■ **Given data**
──────────
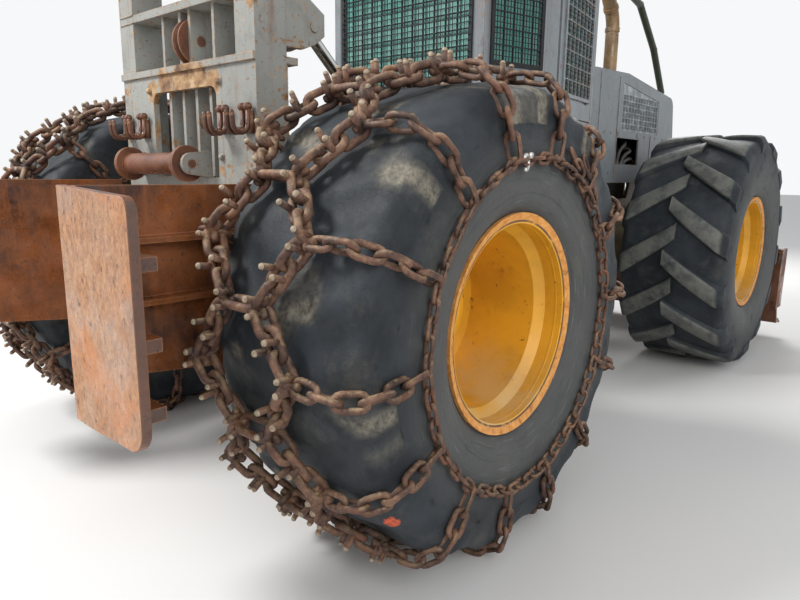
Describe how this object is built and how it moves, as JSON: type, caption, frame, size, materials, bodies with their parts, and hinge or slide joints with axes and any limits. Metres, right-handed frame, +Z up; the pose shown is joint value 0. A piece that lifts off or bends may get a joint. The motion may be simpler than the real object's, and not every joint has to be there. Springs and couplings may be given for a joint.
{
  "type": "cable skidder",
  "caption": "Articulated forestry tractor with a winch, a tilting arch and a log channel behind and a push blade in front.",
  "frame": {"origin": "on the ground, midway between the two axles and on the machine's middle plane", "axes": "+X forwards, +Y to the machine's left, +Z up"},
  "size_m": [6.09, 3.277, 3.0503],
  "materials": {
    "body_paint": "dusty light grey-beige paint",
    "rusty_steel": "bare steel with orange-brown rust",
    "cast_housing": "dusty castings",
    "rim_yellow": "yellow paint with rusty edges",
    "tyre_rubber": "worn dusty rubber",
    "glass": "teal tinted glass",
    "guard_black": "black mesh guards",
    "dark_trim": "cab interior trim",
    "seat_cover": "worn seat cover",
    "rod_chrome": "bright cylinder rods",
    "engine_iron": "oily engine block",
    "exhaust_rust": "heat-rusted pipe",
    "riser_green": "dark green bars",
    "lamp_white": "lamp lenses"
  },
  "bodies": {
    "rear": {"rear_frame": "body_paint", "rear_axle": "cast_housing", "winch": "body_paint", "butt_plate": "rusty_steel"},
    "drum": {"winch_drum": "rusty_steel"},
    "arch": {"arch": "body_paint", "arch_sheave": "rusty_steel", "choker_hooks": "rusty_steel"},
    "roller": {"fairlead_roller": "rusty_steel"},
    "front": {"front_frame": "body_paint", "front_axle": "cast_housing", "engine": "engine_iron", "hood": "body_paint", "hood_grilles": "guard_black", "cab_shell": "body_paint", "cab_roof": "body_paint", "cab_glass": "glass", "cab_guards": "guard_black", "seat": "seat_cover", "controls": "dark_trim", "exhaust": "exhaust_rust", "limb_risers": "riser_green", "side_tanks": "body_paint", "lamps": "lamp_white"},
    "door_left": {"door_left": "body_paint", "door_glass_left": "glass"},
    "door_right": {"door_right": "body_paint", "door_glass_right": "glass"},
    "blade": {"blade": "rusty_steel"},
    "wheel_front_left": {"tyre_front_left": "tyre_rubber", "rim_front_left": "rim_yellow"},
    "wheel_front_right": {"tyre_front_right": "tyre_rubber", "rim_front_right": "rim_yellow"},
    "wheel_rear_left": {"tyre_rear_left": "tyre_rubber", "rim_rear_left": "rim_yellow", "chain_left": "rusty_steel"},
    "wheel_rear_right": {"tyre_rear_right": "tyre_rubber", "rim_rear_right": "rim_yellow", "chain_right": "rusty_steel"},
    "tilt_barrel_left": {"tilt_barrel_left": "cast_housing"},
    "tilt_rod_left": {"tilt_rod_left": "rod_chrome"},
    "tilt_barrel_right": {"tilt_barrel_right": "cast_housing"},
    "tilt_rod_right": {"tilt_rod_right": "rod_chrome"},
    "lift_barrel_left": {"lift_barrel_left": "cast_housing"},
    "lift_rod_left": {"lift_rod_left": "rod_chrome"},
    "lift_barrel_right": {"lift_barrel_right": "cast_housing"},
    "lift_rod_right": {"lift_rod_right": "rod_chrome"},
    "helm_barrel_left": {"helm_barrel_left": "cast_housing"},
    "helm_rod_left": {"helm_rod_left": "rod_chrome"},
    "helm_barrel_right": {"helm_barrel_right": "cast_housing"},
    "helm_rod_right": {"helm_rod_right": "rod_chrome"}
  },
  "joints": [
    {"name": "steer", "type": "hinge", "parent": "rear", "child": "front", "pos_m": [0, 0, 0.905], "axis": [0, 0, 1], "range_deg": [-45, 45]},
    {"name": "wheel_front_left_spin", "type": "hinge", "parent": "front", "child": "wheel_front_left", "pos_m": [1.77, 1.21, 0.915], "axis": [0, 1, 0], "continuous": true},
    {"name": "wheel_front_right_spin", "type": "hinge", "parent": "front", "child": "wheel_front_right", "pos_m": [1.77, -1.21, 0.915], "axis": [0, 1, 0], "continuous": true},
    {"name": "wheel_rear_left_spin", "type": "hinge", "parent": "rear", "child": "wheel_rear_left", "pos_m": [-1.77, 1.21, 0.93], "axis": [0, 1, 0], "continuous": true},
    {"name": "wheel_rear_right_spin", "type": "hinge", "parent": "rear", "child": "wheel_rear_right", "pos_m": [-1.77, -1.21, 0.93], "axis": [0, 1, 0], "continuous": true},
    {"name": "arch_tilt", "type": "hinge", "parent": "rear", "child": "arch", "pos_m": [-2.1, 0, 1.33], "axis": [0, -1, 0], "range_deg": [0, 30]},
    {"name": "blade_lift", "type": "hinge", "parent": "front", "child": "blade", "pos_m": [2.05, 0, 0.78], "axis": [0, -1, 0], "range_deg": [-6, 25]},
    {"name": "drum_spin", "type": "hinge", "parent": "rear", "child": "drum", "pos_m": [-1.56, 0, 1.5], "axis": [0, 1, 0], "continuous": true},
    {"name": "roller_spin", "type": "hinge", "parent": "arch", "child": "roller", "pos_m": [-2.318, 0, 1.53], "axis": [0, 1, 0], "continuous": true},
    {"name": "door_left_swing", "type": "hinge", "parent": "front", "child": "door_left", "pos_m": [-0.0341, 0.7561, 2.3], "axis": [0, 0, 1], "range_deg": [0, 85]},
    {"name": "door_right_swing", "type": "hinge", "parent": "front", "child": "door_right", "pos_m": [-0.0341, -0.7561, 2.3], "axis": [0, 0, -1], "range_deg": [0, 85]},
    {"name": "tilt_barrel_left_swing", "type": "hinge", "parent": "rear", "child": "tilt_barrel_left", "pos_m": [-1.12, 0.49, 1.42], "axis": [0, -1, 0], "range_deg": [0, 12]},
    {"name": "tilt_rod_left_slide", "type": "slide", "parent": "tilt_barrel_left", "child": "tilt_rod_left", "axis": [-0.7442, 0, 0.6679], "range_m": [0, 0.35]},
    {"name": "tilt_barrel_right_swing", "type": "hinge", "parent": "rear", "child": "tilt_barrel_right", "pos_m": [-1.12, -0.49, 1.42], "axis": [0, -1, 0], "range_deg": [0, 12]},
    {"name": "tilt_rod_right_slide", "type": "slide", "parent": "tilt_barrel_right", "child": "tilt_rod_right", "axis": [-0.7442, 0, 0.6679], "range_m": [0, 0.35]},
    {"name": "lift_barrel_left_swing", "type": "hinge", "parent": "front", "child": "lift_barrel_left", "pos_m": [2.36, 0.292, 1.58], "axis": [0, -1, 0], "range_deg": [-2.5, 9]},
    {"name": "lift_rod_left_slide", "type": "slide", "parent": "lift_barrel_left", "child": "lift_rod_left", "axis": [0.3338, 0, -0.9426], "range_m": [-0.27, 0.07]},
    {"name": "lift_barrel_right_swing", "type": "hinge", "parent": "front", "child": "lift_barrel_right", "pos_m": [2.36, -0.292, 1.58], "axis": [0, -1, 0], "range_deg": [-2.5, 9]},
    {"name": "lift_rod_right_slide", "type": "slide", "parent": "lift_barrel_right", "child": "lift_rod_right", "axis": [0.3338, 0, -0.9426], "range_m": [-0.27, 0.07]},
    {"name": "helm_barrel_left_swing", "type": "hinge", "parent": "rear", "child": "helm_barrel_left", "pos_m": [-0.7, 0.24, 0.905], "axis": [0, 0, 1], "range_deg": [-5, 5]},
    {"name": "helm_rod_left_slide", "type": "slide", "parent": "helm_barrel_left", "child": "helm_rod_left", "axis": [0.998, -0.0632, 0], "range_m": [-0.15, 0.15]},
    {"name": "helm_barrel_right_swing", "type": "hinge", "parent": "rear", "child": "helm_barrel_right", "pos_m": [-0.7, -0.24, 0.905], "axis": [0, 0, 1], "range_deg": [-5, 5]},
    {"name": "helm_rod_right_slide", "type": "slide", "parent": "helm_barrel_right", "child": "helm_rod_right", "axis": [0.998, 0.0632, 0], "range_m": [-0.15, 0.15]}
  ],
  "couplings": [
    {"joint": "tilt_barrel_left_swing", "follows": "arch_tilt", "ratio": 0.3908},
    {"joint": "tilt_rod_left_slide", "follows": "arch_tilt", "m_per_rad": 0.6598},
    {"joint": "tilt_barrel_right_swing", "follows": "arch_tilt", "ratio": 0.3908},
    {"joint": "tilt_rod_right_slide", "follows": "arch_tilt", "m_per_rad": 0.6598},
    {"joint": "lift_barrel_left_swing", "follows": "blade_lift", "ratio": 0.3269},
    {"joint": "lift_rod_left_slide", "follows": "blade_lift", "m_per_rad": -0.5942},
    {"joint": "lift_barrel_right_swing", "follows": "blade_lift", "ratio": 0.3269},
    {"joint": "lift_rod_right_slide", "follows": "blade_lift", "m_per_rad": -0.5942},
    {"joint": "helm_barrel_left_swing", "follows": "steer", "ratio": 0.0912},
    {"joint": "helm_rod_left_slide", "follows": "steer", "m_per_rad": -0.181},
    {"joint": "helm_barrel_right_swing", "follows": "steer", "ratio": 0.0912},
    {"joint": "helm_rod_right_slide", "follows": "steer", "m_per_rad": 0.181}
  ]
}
──────────
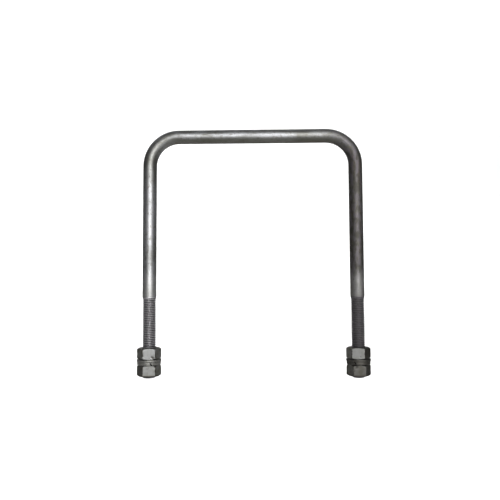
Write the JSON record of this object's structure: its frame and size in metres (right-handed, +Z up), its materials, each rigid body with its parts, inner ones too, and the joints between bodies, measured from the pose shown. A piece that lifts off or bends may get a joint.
──────────
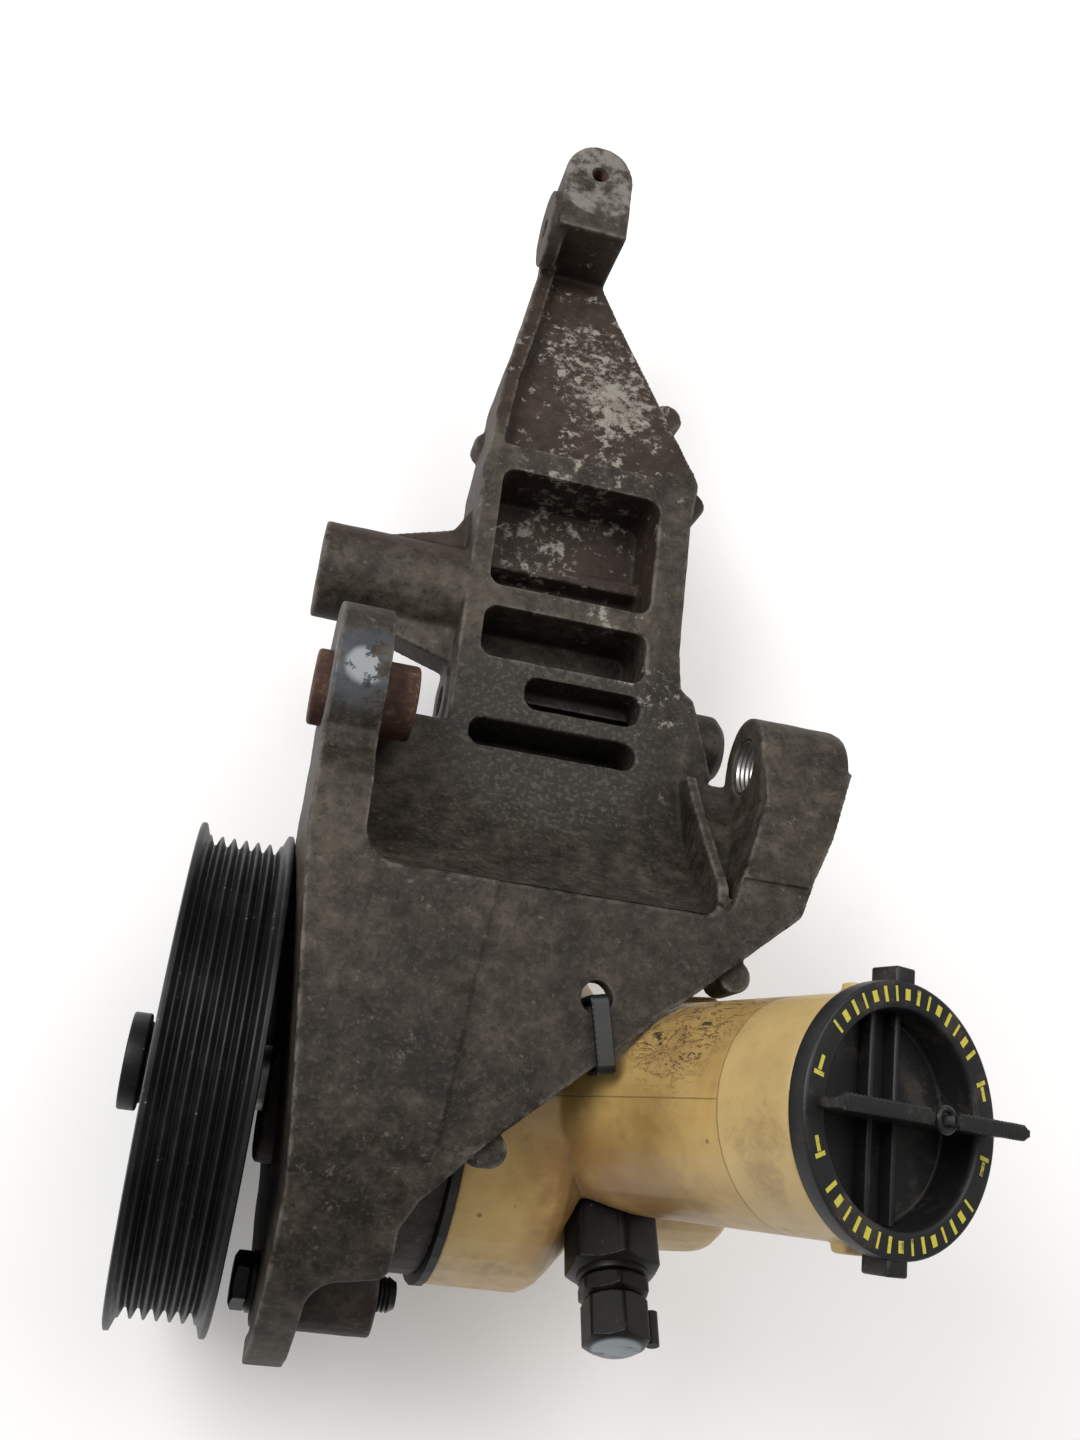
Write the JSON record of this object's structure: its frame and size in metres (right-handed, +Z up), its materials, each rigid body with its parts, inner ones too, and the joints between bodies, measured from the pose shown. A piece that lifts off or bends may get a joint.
──────────
■ **What to do**
Where does the word "axes" appear in the listing? List each line that holds it.

■ **Task response**
Describe how this object is built and how it moves, as JSON: type, caption, frame, size, materials, bodies with their parts, and hinge or slide joints with axes and any limits. Metres, right-handed frame, +Z up; the pose shown is joint value 0. A piece that lifts off or bends may get a joint. The motion may be simpler than the real object's, and not every joint has to be there. Springs and couplings may be given for a joint.
  "frame": {"origin": "on the ground, midway between the two axles and on the machine's middle plane", "axes": "+X forwards, +Y to the machine's left, +Z up"},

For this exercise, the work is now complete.